At the time of the Fourth Crusade, the see of Athens was in the hands of Michael Choniates. Refusing to acknowledge the authority of the Pope, he was forced to abandon his see, which became a Roman Catholic archbishopric under the Frenchman Berard. Based on a 1209 letter by Pope Innocent III, the list of suffragans under Latin rule only slightly changed: Euripus (Egripontis), Thermopylae (Cermopilensem, seat in Bodonitsa), Dauleia (Davaliensem), Aulon (Abelonensem), Oreos (Zorconensem), Karystos (Caristiensem), Koroneia (Coroniacensem), Andros (Andrensem), Megara (Megarensem), Skyros (Squirensem), and Kea (Cheensem), although most of these sees were vacant. In 1212, the formerly autocephalous archbishopric of Aegina, and the newly founded see of Salona (Salonensis) also appear as Athens' suffragans. The Catholic see remained vacant for a period after the Catalan Company conquered the Duchy of Athens in 1311 due to the Catalans' conflict with the papacy, and a residential archbishop is not attested until around the mid-14th century.

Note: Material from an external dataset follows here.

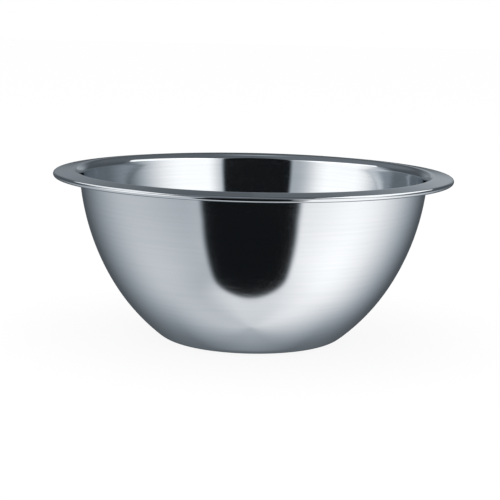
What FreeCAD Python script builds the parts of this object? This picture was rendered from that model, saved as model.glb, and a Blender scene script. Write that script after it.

For the duration of the Frankish rule, the Orthodox see had continued to be filled in exile, either with titular holders or with bishops of other sees functioning as stewards (proedros) of the archiepiscopal see of Athens. The Orthodox clergy were consecrated by passing bishops, but were forced to acknowledge the authority of the Latin Archbishop in order to exercise their office. In the Byzantine Notitiae of the period, Athens fell in rank to 35th place under Andronikos II Palaiologos, rose to 28th under Andronikos III Palaiologos, and rose to 21st place by the turn of the 15th century. In 1388, the Duchy of Athens passed into the hands of the Florentine Acciaioli family. With little military might of their own, and surrounded by potential rivals and enemies, the Acciaioli cultivated a policy of conciliation towards the overwhelmingly Orthodox local Greek population. To that end, they adopted Greek as the official language of their chancery, and allowed an Orthodox metropolitan, Dorotheus, to resume residence in their capital. The cathedral Church of the Virgin in the Parthenon remained the residence of the Latin Archbishop of Athens, however, and Dorotheus used the small church of Dionysius the Areopagite in the lower city.

This situation prevailed until the Ottoman conquest of the city in 1456, when the Latin see was abolished and the Orthodox metropolitans were restored to their former position. In accordance with the Ottoman millet system, the metropolitan became also the chairman of the council of the community of Athens. The metropolitan cathedral in the Parthenon, however, was converted into a mosque, and the metropolitan bishop instead used the Church of St. Panteleimon, now destroyed.

Following the Greek War of Independence and the declaration of the autocephaly of the Church of Greece in 1833, the Church was reorganized and the Bishopric of Attica (Επισκοπή Αττικής) was established, with its jurisdiction covering the Attica Prefecture. Following the recognition of the autocephaly by the Patriarchate of Constantinople in 1850, the bishopric was raised again to metropolitan rank and renamed to Metropolis of Athens. As the sole metropolitan see of the independent Kingdom of Greece, its incumbent was assigned the permanent presidency of the Holy Synod of the Church of Greece. This situation lasted until 1922, when all episcopal sees in Greece were raised to metropolitan status. As a result, on 31 December 1923 the new Constitutional Charter of the Church of Greece raised the bishop of Athens to the position of Archbishop of Athens and All Greece.